- WORK REQUIRED -
Pull out the lines from the line containing "faucet_body();" through the line containing "points = [vertex.co", both lines included, and copy them exactly.

- RECORD EXTRACTS -
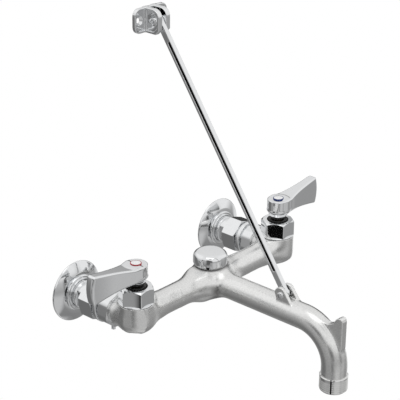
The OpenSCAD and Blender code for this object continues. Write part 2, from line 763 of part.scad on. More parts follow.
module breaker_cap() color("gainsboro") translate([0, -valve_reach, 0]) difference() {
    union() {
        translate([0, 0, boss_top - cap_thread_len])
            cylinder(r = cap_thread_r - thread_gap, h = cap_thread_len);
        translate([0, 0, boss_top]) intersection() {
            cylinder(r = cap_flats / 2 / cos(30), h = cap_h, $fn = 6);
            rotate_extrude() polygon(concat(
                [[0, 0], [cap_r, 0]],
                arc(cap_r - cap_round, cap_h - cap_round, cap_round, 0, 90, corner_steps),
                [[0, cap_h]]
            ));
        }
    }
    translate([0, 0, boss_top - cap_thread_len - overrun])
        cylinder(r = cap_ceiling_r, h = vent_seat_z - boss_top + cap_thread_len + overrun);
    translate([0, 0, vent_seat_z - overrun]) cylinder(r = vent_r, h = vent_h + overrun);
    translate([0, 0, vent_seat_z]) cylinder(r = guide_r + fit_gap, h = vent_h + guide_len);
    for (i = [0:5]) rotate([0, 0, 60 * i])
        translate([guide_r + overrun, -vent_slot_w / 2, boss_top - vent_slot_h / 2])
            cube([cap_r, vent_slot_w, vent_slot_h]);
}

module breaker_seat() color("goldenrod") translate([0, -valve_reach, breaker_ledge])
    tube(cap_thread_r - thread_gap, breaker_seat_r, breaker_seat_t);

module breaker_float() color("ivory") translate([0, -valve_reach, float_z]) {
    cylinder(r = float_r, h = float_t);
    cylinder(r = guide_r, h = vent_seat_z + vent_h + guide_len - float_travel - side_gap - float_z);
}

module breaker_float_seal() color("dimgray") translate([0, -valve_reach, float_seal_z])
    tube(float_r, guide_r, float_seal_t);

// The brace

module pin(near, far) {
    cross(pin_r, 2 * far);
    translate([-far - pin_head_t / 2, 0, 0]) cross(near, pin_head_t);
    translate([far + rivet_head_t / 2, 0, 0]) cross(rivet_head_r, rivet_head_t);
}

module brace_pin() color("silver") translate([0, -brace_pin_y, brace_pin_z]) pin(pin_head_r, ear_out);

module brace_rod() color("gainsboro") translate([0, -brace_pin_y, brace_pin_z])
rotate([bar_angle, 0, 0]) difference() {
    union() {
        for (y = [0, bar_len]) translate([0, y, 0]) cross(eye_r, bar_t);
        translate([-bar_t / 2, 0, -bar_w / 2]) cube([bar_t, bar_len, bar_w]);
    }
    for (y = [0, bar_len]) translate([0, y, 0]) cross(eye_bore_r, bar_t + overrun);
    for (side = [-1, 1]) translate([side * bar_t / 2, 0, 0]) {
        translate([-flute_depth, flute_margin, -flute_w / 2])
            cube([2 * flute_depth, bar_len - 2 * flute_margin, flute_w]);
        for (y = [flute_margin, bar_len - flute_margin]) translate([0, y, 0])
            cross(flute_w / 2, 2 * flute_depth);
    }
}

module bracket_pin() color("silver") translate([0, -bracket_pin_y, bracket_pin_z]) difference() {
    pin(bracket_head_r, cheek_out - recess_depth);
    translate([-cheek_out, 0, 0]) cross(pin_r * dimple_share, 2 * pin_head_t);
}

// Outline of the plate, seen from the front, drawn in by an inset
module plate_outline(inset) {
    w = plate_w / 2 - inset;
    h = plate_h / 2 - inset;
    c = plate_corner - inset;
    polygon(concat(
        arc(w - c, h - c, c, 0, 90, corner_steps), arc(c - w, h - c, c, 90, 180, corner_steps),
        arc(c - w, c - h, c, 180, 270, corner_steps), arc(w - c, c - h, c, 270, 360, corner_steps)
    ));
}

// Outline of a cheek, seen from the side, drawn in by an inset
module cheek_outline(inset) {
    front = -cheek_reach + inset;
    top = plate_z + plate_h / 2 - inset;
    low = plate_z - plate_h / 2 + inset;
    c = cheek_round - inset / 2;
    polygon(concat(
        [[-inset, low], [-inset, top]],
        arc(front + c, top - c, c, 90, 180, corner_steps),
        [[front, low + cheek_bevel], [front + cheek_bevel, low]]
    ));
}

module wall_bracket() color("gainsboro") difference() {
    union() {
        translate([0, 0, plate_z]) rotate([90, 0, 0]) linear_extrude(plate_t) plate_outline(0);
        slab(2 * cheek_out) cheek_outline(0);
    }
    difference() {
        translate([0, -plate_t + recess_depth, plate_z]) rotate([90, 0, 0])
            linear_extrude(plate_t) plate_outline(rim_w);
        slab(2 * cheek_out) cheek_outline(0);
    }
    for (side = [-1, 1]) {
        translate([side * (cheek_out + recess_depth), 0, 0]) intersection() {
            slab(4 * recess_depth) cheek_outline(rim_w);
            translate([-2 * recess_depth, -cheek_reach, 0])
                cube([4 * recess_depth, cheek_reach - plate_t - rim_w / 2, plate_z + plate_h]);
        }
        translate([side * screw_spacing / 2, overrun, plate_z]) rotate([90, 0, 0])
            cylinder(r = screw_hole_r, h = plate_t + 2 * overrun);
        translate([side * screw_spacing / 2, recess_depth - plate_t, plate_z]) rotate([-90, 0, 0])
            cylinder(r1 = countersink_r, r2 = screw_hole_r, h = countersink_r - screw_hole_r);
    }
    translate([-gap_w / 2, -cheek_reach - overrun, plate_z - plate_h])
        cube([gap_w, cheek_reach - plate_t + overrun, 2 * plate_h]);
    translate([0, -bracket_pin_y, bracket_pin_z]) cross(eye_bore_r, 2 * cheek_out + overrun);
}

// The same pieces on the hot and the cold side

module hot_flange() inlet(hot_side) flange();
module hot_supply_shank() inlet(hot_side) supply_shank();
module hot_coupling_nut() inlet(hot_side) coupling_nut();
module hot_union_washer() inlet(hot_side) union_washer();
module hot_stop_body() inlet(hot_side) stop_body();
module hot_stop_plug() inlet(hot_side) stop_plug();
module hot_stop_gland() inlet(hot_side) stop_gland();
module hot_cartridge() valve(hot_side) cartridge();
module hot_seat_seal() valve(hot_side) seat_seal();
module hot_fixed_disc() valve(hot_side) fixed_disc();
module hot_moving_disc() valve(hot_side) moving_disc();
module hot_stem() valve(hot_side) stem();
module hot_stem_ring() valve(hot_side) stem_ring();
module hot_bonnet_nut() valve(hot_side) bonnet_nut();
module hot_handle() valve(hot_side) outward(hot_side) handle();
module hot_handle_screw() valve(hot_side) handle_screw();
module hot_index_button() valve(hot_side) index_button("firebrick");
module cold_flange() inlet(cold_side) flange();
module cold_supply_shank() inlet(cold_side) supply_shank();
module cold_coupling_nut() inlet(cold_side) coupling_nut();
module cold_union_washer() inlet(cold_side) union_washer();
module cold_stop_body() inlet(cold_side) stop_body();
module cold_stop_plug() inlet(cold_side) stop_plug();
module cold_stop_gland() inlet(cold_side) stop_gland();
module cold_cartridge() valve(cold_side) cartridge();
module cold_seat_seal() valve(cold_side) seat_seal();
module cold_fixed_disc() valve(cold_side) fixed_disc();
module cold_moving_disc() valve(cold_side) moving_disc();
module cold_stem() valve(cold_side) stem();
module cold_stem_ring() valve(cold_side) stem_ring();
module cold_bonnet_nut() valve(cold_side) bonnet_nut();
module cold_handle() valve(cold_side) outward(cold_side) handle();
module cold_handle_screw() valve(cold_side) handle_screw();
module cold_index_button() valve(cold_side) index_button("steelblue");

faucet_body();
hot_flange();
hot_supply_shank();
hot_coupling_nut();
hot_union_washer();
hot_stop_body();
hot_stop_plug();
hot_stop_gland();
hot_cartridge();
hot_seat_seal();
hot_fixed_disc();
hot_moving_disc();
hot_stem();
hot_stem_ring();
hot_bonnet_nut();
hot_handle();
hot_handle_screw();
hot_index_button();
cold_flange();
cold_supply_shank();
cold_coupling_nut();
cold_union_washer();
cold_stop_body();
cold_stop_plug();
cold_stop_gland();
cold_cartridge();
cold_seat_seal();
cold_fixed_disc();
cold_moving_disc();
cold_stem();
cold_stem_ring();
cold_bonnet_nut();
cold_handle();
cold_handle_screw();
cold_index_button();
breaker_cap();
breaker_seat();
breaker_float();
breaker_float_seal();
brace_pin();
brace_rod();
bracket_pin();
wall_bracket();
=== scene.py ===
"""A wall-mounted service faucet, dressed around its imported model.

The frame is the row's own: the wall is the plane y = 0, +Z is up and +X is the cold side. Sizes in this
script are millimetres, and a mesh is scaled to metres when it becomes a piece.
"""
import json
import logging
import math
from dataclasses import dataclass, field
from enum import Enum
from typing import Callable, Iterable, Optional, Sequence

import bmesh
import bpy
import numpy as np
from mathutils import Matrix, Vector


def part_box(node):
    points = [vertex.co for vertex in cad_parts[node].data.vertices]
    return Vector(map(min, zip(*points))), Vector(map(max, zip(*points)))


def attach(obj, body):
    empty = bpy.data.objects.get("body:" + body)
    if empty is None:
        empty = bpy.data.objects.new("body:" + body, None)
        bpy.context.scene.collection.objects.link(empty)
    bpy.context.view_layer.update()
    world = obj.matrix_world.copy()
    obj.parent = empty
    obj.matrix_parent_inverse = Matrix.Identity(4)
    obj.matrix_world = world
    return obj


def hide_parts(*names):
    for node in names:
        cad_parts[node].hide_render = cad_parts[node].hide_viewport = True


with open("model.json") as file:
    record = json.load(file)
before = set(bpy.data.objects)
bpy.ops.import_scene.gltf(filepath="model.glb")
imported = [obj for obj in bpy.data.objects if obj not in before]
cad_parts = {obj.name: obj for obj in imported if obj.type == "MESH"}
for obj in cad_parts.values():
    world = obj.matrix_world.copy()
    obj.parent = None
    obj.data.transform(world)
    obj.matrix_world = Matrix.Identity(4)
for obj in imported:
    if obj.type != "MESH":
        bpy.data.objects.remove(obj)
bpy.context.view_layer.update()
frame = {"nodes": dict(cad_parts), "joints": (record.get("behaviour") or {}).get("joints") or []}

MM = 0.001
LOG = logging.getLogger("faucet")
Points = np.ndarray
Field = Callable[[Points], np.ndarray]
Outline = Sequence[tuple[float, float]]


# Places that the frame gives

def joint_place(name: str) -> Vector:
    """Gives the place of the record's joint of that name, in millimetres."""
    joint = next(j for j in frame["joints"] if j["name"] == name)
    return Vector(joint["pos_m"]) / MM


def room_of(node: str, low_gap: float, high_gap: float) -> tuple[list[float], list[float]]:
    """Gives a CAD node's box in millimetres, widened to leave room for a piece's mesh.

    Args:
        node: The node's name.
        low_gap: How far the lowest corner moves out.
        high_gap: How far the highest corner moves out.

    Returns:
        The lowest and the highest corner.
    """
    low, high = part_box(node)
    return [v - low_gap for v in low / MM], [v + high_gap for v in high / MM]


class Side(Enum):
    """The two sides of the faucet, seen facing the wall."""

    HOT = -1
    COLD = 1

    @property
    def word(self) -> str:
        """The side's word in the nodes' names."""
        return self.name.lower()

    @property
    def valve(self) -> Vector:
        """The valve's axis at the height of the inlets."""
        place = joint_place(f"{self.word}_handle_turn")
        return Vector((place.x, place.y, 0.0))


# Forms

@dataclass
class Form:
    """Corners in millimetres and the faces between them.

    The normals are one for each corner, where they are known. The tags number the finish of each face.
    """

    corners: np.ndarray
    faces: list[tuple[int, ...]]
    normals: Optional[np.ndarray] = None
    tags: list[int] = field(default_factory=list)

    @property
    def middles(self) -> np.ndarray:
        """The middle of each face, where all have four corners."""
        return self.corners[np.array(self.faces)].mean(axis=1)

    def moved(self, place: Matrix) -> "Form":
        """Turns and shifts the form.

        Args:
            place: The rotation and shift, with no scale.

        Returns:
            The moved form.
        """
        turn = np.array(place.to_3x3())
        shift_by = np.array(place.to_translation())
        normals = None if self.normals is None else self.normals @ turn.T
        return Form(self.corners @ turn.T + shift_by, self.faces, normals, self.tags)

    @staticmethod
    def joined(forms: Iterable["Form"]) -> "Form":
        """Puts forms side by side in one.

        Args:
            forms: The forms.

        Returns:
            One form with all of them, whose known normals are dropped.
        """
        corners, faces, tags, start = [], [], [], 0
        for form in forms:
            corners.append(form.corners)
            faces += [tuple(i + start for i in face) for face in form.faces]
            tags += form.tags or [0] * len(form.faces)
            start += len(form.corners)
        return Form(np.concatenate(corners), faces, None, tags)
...
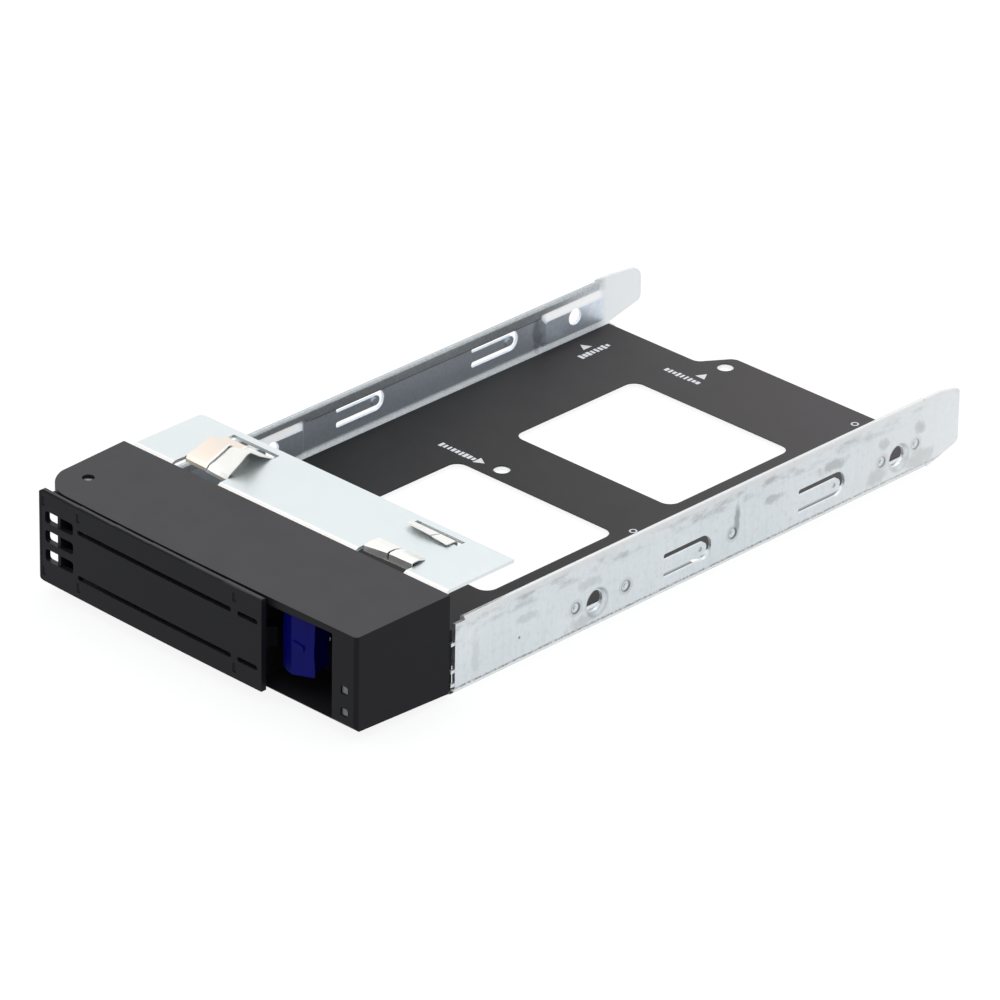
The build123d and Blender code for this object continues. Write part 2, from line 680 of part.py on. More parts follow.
---
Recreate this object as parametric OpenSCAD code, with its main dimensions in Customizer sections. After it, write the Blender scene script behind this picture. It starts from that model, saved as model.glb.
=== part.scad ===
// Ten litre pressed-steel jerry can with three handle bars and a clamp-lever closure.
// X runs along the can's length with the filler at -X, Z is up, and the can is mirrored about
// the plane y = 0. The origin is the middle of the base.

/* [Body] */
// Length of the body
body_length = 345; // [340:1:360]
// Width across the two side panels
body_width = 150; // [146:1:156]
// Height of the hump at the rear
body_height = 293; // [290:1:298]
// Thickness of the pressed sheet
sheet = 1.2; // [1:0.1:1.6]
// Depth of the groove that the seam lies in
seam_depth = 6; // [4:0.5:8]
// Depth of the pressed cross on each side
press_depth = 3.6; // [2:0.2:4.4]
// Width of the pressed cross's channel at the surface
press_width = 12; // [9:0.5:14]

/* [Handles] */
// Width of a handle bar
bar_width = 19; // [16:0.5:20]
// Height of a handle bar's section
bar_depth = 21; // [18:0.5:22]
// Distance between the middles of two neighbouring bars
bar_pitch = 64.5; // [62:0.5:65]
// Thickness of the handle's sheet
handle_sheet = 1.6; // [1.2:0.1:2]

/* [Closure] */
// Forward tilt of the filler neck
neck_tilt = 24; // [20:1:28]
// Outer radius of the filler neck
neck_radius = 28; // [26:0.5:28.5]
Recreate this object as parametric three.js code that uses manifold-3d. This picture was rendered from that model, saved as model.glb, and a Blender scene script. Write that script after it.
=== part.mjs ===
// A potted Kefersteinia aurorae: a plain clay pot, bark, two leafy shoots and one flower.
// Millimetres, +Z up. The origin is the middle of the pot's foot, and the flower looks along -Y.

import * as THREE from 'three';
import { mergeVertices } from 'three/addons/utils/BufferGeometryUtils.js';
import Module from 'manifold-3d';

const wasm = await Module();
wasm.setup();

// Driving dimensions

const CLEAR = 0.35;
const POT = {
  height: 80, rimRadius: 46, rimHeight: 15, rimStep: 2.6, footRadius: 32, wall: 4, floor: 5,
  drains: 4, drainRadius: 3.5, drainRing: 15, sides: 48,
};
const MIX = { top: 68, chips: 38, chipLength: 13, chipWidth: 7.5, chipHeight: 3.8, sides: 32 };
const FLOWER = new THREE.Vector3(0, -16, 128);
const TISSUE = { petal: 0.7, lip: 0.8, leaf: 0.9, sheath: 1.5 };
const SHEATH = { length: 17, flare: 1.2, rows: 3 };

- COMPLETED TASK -
faucet_body();
hot_flange();
hot_supply_shank();
hot_coupling_nut();
hot_union_washer();
hot_stop_body();
hot_stop_plug();
hot_stop_gland();
hot_cartridge();
hot_seat_seal();
hot_fixed_disc();
hot_moving_disc();
hot_stem();
hot_stem_ring();
hot_bonnet_nut();
hot_handle();
hot_handle_screw();
hot_index_button();
cold_flange();
cold_supply_shank();
cold_coupling_nut();
cold_union_washer();
cold_stop_body();
cold_stop_plug();
cold_stop_gland();
cold_cartridge();
cold_seat_seal();
cold_fixed_disc();
cold_moving_disc();
cold_stem();
cold_stem_ring();
cold_bonnet_nut();
cold_handle();
cold_handle_screw();
cold_index_button();
breaker_cap();
breaker_seat();
breaker_float();
breaker_float_seal();
brace_pin();
brace_rod();
bracket_pin();
wall_bracket();
=== scene.py ===
"""A wall-mounted service faucet, dressed around its imported model.

The frame is the row's own: the wall is the plane y = 0, +Z is up and +X is the cold side. Sizes in this
script are millimetres, and a mesh is scaled to metres when it becomes a piece.
"""
import json
import logging
import math
from dataclasses import dataclass, field
from enum import Enum
from typing import Callable, Iterable, Optional, Sequence

import bmesh
import bpy
import numpy as np
from mathutils import Matrix, Vector


def part_box(node):
    points = [vertex.co for vertex in cad_parts[node].data.vertices]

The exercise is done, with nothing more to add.